SOURCE EXCERPT>
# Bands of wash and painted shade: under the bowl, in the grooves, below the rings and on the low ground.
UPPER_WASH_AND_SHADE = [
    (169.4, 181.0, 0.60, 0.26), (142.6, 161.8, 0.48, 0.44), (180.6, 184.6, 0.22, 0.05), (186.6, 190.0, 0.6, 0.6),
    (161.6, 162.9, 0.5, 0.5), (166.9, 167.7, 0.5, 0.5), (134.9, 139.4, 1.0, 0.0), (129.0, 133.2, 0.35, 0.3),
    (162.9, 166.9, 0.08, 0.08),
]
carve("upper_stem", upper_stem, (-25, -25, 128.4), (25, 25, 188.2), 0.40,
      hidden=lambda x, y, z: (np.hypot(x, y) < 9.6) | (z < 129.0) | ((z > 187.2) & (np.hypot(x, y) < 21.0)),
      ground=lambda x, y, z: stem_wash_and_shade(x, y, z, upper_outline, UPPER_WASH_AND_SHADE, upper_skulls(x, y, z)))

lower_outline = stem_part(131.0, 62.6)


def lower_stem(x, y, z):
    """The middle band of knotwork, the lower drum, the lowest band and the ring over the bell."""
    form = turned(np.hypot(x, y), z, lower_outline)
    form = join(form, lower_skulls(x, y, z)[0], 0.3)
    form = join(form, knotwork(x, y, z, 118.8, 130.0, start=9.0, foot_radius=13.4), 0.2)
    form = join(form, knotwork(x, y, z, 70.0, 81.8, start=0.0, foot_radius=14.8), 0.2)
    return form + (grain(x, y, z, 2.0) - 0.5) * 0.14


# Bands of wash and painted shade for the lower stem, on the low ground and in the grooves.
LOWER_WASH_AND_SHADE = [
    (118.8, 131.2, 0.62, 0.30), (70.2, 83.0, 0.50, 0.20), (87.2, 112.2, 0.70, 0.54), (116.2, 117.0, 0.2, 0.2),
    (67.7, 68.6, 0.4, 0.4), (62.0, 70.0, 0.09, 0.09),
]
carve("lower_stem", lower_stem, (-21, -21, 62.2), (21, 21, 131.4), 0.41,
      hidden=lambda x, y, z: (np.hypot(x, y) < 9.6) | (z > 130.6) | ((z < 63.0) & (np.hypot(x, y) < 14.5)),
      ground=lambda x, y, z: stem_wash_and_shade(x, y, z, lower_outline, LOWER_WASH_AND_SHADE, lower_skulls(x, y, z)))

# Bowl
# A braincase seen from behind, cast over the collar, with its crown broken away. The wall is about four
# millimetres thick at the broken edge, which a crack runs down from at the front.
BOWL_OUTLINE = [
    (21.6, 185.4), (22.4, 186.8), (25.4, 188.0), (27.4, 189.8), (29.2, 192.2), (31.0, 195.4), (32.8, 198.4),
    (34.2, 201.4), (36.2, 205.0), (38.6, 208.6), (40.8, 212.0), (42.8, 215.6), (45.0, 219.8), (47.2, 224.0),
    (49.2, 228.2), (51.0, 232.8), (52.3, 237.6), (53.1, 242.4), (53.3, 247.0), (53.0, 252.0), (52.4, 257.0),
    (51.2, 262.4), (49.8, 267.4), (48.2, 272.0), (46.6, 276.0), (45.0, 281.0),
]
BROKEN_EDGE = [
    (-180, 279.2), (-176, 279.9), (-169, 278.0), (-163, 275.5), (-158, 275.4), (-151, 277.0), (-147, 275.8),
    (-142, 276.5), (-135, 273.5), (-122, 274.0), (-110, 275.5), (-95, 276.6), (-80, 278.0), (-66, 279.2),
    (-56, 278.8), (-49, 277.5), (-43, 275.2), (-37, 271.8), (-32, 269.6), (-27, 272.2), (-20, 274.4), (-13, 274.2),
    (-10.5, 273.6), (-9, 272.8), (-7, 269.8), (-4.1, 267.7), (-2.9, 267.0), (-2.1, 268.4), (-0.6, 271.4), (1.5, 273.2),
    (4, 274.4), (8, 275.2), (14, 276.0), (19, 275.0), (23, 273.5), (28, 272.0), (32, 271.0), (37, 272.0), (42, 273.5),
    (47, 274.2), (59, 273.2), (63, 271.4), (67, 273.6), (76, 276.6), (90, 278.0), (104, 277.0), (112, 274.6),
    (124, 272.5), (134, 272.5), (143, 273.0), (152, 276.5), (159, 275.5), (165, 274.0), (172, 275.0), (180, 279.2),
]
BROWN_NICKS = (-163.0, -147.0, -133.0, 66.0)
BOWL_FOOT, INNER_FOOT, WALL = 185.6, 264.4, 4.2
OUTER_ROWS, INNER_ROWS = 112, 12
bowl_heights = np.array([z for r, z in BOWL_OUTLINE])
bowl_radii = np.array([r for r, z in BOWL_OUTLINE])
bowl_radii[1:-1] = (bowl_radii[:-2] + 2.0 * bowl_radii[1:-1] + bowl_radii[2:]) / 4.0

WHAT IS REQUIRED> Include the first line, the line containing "upper_skulls(x, y, z)))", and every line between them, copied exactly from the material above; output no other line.

WRITTEN REPLY>
# Bands of wash and painted shade: under the bowl, in the grooves, below the rings and on the low ground.
UPPER_WASH_AND_SHADE = [
    (169.4, 181.0, 0.60, 0.26), (142.6, 161.8, 0.48, 0.44), (180.6, 184.6, 0.22, 0.05), (186.6, 190.0, 0.6, 0.6),
    (161.6, 162.9, 0.5, 0.5), (166.9, 167.7, 0.5, 0.5), (134.9, 139.4, 1.0, 0.0), (129.0, 133.2, 0.35, 0.3),
    (162.9, 166.9, 0.08, 0.08),
]
carve("upper_stem", upper_stem, (-25, -25, 128.4), (25, 25, 188.2), 0.40,
      hidden=lambda x, y, z: (np.hypot(x, y) < 9.6) | (z < 129.0) | ((z > 187.2) & (np.hypot(x, y) < 21.0)),
      ground=lambda x, y, z: stem_wash_and_shade(x, y, z, upper_outline, UPPER_WASH_AND_SHADE, upper_skulls(x, y, z)))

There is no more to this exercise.